— START Data lines —
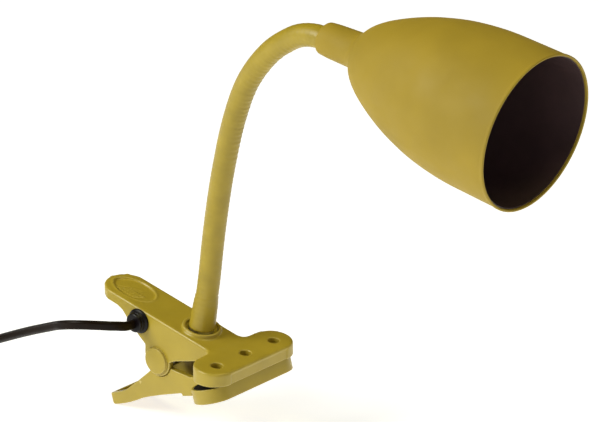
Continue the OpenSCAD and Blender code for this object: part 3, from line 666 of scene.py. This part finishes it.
def pad(node, name, body, lean, into):
    """A grip pad with moulded ridges across its face; lean turns the face level, and into points up through it."""
    c, s = math.cos(math.radians(lean)), math.sin(math.radians(lean))

    def ridge(co):
        x, z = co[:, 0] * c + co[:, 2] * s, -co[:, 0] * s + co[:, 2] * c
        face = z.min() if into > 0 else z.max()
        near = np.clip(1 - np.abs(z - face) / 0.5, 0, 1)
        depth = 0.32 * (0.5 + 0.5 * np.cos(math.tau * x / 2.2)) ** 2
        z = z + into * near * depth
        out = co.copy()
        out[:, 0], out[:, 2] = x * c - z * s, x * s + z * c
        return out

    finish_piece(moulded(node, name, 0.3, 2, 0.6, ridge), body, "grip_rubber", grip_rubber, node)


pad("upper_grip_pad", "upper_pad_rubber", "clip", 0.0, 1)
pad("lower_grip_pad", "lower_pad_rubber", "lower_jaw", JAW_SPREAD, -1)


# The torsion spring twists from its upper leg, which stays, to its lower leg, drawn where the lower jaw holds it when
# the clip is shut

def level_to_shut(x, z):
    """Where a point of the lower jaw, drawn level, comes when the clip is shut."""
    dx, dz, angle = x - PIVOT.x, z - PIVOT.z, math.radians(JAW_SPREAD)
    return (PIVOT.x + dx * math.cos(angle) - dz * math.sin(angle),
            PIVOT.z + dx * math.sin(angle) + dz * math.cos(angle))


def tangent(foot, turn):
    """The angle at which a straight leg from foot meets the coil."""
    dx, dz = foot[0] - PIVOT.x, foot[1] - PIVOT.z
    return math.degrees(math.atan2(dz, dx)) + turn * math.degrees(math.acos(SPRING_D / 2 / math.hypot(dx, dz)))


def leg(foot, y, meet):
    """Points from a leg's foot to where it meets the coil."""
    return [(foot[0] + (meet[0] - foot[0]) * t, y, foot[1] + (meet[2] - foot[1]) * t) for t in np.linspace(0, 1, 13)]


FOOT_X, LOWER_INSIDE = -80.0, -28.5
lever_wall_z = LEVER_WALL / math.cos(math.radians(LEVER_SLOPE))
upper_foot = (FOOT_X, lever_top(FOOT_X) - lever_wall_z - WIRE / 2 - 0.1)
lower_foot = level_to_shut(FOOT_X, LOWER_INSIDE + WIRE / 2 + 0.2)
first, final = tangent(upper_foot, 1), tangent(lower_foot, -1)
total = (final - first) % 360 + 360 * (SPRING_TURNS - 1)
half_y = total / 360 * (WIRE + 0.15) / 2
helix, steps = [], int(total / 7.5)
for k in range(steps + 1):
    t = k / steps
    a = math.radians(first + total * t)
    helix.append((PIVOT.x + SPRING_D / 2 * math.cos(a), half_y * (2 * t - 1), PIVOT.z + SPRING_D / 2 * math.sin(a)))
wire_path = leg(upper_foot, -half_y, helix[0])[:-1] + helix + list(reversed(leg(lower_foot, half_y, helix[-1])))[1:]
spring = sweep("torsion_spring", wire_path, circle(WIRE / 2, 14), (0, 1, 0))
finish_piece(spring, None, "spring_steel", spring_steel, "clip_spring")
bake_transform(spring)

# The gland in the near cheek: a shank, a rounded flange, and a short ribbed sleeve round the lead
at = Matrix.Translation((GLAND[0], -HALF_W, GLAND[1])) @ Matrix.Rotation(math.pi / 2, 4, "X")
profile = [(0, -5), (3.5, -5), (3.5, 0)]
profile += fillet([(3.5, 0), (7.2, 0), (7.2, 1.1), (6.3, 1.7), (5.9, 1.7), (5.8, 2.3)], 0.5, 4)[1:]
profile += fillet([(5.8, 2.3), (5.7, 2.9), (5.3, 3.1), (5.3, 3.5), (5.6, 3.7), (5.45, 4.6), (4.9, 5.0), (0, 5.0)],
                  0.25, 3)[1:]
gland = lathe("gland_flange", profile, at, 72)
finish_piece(gland, "clip", "gland_plastic", gland_plastic, "cord_gland")


# --- The neck ---

CUFF_END, SHOULDER_END = 14.5, 19.4
CUFF_R, CUFF_TOP_R, SLEEVE_R = 7.4, 6.8, 6.2


def sleeve_radius(s):
    """The cuff narrows up from the socket; a soft shoulder and a small step end it."""
    if s < CUFF_END:
        return CUFF_R - (CUFF_R - CUFF_TOP_R) * s / CUFF_END
    if s < SHOULDER_END:
        t = (s - CUFF_END) / (SHOULDER_END - CUFF_END)
        return CUFF_TOP_R - 0.37 * t * t * (3 - 2 * t)
    return SLEEVE_R


def ripple(s, a):
    """Fine rings, with wrinkles where the sleeve is squeezed on the inner side of its bend; a is 0 there."""
    rings = 0.035 * math.sin(s * math.tau / 3.0)
    bend = min(1.0, max(0.0, (s - 96) / 14)) * min(1.0, max(0.0, (NECK_L - 14 - s) / 14))
    side = max(0.0, math.cos(a)) ** 1.5
    fold = math.sin(s * math.tau / 3.1 + 1.4 * math.sin(s / 7.0))
    fold *= 0.6 + 0.4 * math.sin(s * 1.31 + 0.6 * math.sin(a * 3))
    return rings * (1 - 0.5 * bend) + 0.2 * bend * side * fold


# The soft sleeve doesn't lie quite true on its conduit: (distance along the neck, offset to the bend's inside)
DRIFT = [(0, 0.1), (12, 0.35), (24, 0.5), (32, 0.33), (40, -0.06), (48, -0.46), (60, -0.82), (76, -1.0), (88, -0.87),
         (96, -0.6), (104, -0.19), (112, 0.32), (120, 0.82), (128, 0.94), (136, 0.82), (144, 0.33), (152, -0.17),
         (160, -0.38), (176, -0.5), (184, -0.48), (192, 0.1), (200, 0.65), (208, 1.05), (216, 1.15), (224, 0.9)]


def drift(s):
    """The sleeve's offset, evened out over 8 mm."""
    at = [float(np.interp(s + d, [p[0] for p in DRIFT], [p[1] for p in DRIFT])) for d in (-4, -2, 0, 2, 4)]
    return sum(at) / len(at)


SEAMS = [0.0] + [(NECK_JOINTS[k] + NECK_JOINTS[k + 1]) / 2 for k in range(5)] + [NECK_L - 0.4]
SIDES = 64
FERRULE_TOP, FERRULE_BORE, CONDUIT_BORE = 8.2, 5.5, 4.05


def sleeve_length(name, low, high):
    """A closed length of sleeve between two distances along the neck."""
    steps = max(8, int(round((high - low) / 0.6)))
    stations = [low + (high - low) * k / steps for k in range(steps + 1)]
    turns = [math.tau * j / SIDES for j in range(SIDES)]
    verts, faces = [], []
    for s in stations:
        m = on_neck(s)
        for a in turns:
            r = sleeve_radius(s) + ripple(s, a)
            verts.append(m @ Vector((drift(s) + r * math.cos(a), r * math.sin(a), 0)))
    for s in stations:
        m = on_neck(s)
        r = FERRULE_BORE if s < FERRULE_TOP else CONDUIT_BORE
        verts += [m @ Vector((r * math.cos(a), r * math.sin(a), 0)) for a in turns]
    inner, top = (steps + 1) * SIDES, steps * SIDES
    for k in range(steps):
        for j in range(SIDES):
            n, here, above = (j + 1) % SIDES, k * SIDES, (k + 1) * SIDES
            faces.append((here + j, here + n, above + n, above + j))
            faces.append((inner + here + j, inner + above + j, inner + above + n, inner + here + n))
    for j in range(SIDES):
        n = (j + 1) % SIDES
        faces.append((j, inner + j, inner + n, n))
        faces.append((top + j, top + n, inner + top + n, inner + top + j))
    return make(name, verts, faces, sharp=50)


for i, (low, high) in enumerate(zip(SEAMS, SEAMS[1:])):
    piece = sleeve_length("sleeve_length_%d" % i, low, high)
    replaced = ["sleeve_%d" % i] + (["sleeve_6"] if i == 5 else [])
    finish_piece(piece, None, "sleeve_silicone", silicone, *replaced)
    reach = min(NECK_JOINTS[i] - low, high - NECK_JOINTS[i]) - 1.5
    along = (on_neck(NECK_JOINTS[i]).to_3x3() @ Vector((0, 0, 1))) * min(reach, 13.0) * MM
    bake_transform(piece)


# --- The shade ---

COLLAR_L, COLLAR_SHIFT, WALL = 21.5, 1.1, 1.0
bell = through(BELL, 8)


def inset(points, t):
    """A line of (distance along the axis, radius) moved inwards by t."""
    out = []
    for i in range(len(points)):
        d = points[min(i + 1, len(points) - 1)] - points[max(i - 1, 0)]
        out.append(points[i] + t / np.linalg.norm(d) * np.array([d[1], -d[0]]))
    return np.array(out)


collar = fillet([(5.0, 0.0), (COLLAR_R - 1.0, 0.0), (COLLAR_R - 0.35, 7.0), (COLLAR_R, COLLAR_L)], [0, 2.8, 3.0, 0], 8)
outside = collar[:-1] + [(r, u) for u, r in bell if u < SHADE_L - 2.4]
bead = MOUTH_R + 0.25
roll = 0.65
hem = [(MOUTH_R - 0.15, SHADE_L - 2.2), (MOUTH_R - 0.1, SHADE_L - 2.0), (bead - 0.1, SHADE_L - 1.8),
       (bead, SHADE_L - 1.5)]
hem += [(bead - roll + roll * math.cos(a), SHADE_L - roll + roll * math.sin(a)) for a in np.linspace(0, math.pi, 12)]
inner = [(r, u) for u, r in inset(bell, WALL)[:-5]]
bore = fillet([(5.0, WALL), (COLLAR_R - 1.1, WALL), (COLLAR_R - WALL, COLLAR_L)], 0.8, 4)[:-1]
inside = list(reversed(bore + inner))
shell = lathe("shade_bell", outside + hem + inside, SHELL, 160, closed=True, sharp=42,
              shift=lambda h: COLLAR_SHIFT * max(0.0, 1 - h / 22))
finish_piece(shell, "head", "shade_paint", shade_paint, "shade")

lined = np.array([(u, r) for u, r in bell if 24 < u < SHADE_L - 1.2])
skin_out = [(r, u) for u, r in inset(lined, WALL + 0.02)]
skin_in = [(r, u) for u, r in inset(lined, WALL + 0.6)]
skin = lathe("shade_black_inside", skin_out + list(reversed(skin_in)), SHELL, 160, closed=True, sharp=50)
finish_piece(skin, "head", "shade_inside", shade_inside, "shade_liner")

# The lampholder: a domed cap, a ribbed barrel with a ring round it, and the screw contact
cap = [(0, 33)] + fillet([(5, 33), (5, 27), (7, 27), (11.4, 32), (12, 34), (12, 40), (0, 40)], 0.5, 3)
holder = lathe("lampholder_cap_dome", cap, HEAD, 72)
finish_piece(holder, "head", "lampholder_plastic", holder_plastic, "lampholder_cap")
barrel = [(13, 40.2), (13, 43)]
for u in np.arange(44, 56, 1.6):
    barrel += [(13, u), (12.5, u + 0.5), (12.5, u + 0.9), (13, u + 1.3)]
barrel += fillet([(13, 58), (13, 70), (11, 78), (8.6, 78), (8.6, 66), (7.6, 66), (7.6, 43), (0, 43)], 0.5, 3)
body = lathe("lampholder_barrel", [(0, 40.1)] + barrel, HEAD, 72)
finish_piece(body, "head", "lampholder_plastic", holder_plastic, "lampholder_body")
THREAD_R, THREAD_PITCH, THREAD_START = 7.27, 2.82, 45.4
thread = [(7.5, 45)]
for u in np.arange(THREAD_START, 64.2, THREAD_PITCH / 4):
    thread.append((THREAD_R + 0.2 * math.cos(math.tau * (u - THREAD_START) / THREAD_PITCH), u))
thread += [(7.55, 65), (7.75, 65), (7.75, 45)]
contact = lathe("screw_contact", thread, HEAD, 72, closed=True)
finish_piece(contact, "head", "contact_brass", brass, "contact_shell")
ring = fillet([(13.02, 58.5), (15.2, 58.5), (15.2, 61.5), (13.02, 61.5)], [0, 0.5, 0.5, 0], 3)
ring = lathe("lampholder_ring", ring, HEAD, 36, closed=True)
finish_piece(ring, "head", "lampholder_plastic", holder_plastic)


# --- Floor and light ---

FLOOR_HALF = 6000
corners = [(x * FLOOR_HALF, y * FLOOR_HALF, FLOOR_Z - 0.15) for x, y in ((-1, -1), (1, -1), (1, 1), (-1, 1))]
floor = make("floor", corners, [(0, 1, 2, 3)])
pale = bpy.data.materials.new("floor")
pale.use_nodes = True
shader = pale.node_tree.nodes["Principled BSDF"]
shader.inputs["Base Color"].default_value = (0.8, 0.8, 0.8, 1)
shader.inputs["Roughness"].default_value = 0.9
shader.inputs["Specular IOR Level"].default_value = 0.0
shader.inputs["Emission Color"].default_value = (0.98, 1.0, 1.12, 1)
shader.inputs["Emission Strength"].default_value = 0.64
floor.data.materials.append(pale)


def softbox(name, place, target, size, power, colour=(1, 1, 1)):
    light = bpy.data.lights.new(name, "AREA")
    light.shape, light.size, light.size_y = "RECTANGLE", size[0], size[1]
    light.energy, light.color = power, colour
    look_at(link(bpy.data.objects.new(name, light)), place, target)


softbox("key", (-1.10, -1.91, 1.40), (0, 0, 0.1), (1.0, 1.0), 41, (1.0, 1.0, 0.85))
softbox("left", (-1.04, -0.91, 1.25), (0, 0, 0.1), (0.5, 0.7), 5.5)
softbox("mouth", (1.35, -0.35, 0.80), (0.17, 0, 0.17), (0.5, 0.4), 1.6)
softbox("top", (0.35, 0.45, 1.7), (0.0, 0, 0.1), (1.0, 1.0), 11.0, (1.0, 0.93, 0.45))

world = bpy.data.worlds.new("studio")
bpy.context.scene.world = world
world.use_nodes = True
tree = world.node_tree
background = tree.nodes["Background"]
split = tree.nodes.new("ShaderNodeSeparateXYZ")
tree.links.new(tree.nodes.new("ShaderNodeTexCoord").outputs["Generated"], split.inputs["Vector"])
ramp = tree.nodes.new("ShaderNodeValToRGB")
low, high = ramp.color_ramp.elements
low.position, low.color = 0.12, (0.95, 0.95, 0.9, 1)
high.position, high.color = 0.75, (0.40, 0.32, 0.2, 1)
tree.links.new(split.outputs["Z"], ramp.inputs["Fac"])
tree.links.new(ramp.outputs["Color"], background.inputs["Color"])
background.inputs["Strength"].default_value = 0.06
— END Data lines —
■ Set problem:
Print, please, the lines from the first line of the material through the line that contains "s = math.cos(math.radians(lean)), math.sin(math.radians(lean))", exactly as written and with nothing added.

■ Response to this exercise:
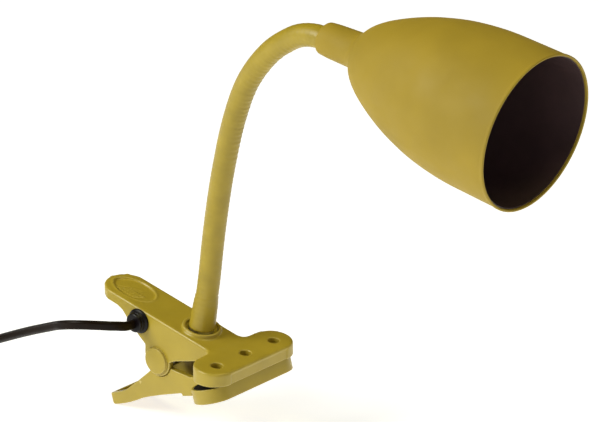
Continue the OpenSCAD and Blender code for this object: part 3, from line 666 of scene.py. This part finishes it.
def pad(node, name, body, lean, into):
    """A grip pad with moulded ridges across its face; lean turns the face level, and into points up through it."""
    c, s = math.cos(math.radians(lean)), math.sin(math.radians(lean))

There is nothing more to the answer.